Permitted
By a federal judge in Seattle, the practice of forcing judoists to bow to a portrait of Jigoro Kano, the sport's founder, before bouts. Some judoists had fought the rule, saying it violated their freedom of religion.
Available
For purchase on eBay, six 2002 Olympic torches. After running a leg, a flame-bearer can buy his torch for $335 from the SLOC. Torches have reached $4,000.
Troubled
By former Cardinals manager Whitey Herzog's speech at the Triple A Iowa Cubs FanFest, the team's owner, Michael Gartner. Herzog, discussing baseball's hiring practices, said, "The people that are really getting it stuck to them are guys like this guy here because he isn't a minority," and gestured toward Iowa manager Bruce Kimm, who is Caucasian. Gartner said, "It was embarrassing." Herzog later apologized.
Barred
From involvement in youth sports for eight years, Earley Robinson, 30, of Elyria, Ohio, who admitted to a county judge that he had whipped with a belt two dozen naked eight-to 10-year-old boys as they stood in a shower at a football camp where Robinson coached last summer.
Angry
At Disney and its new movie Snow Dogs, the Miami-based Sled Dog Action Coalition.

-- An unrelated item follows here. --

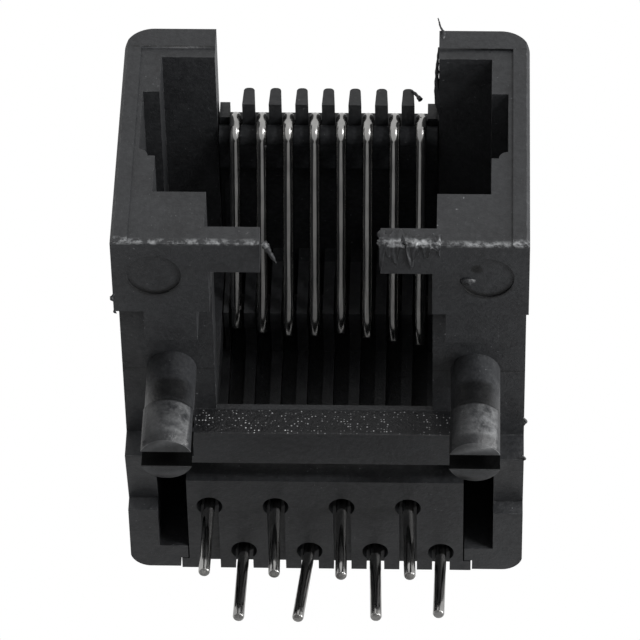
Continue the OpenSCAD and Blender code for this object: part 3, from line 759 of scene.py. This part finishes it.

The group, which also objects to the Iditarod musher race on which the film is based, complains that Dogs ignores the painful, sometimes fatal, training that the huskies endure.
Fired
By Australia's Channel 7, reporter Nicki Voss partly because, during an interview with swimmer Ian Thorpe, she noted his size 17 shoe and asked whether "it was true what they say about men with big feet." Thorpe reportedly called the network to complain, leading to Voss's dismissal. Voss argued the firing was unfair, and her lawyers have reached an undisclosed agreement with the station.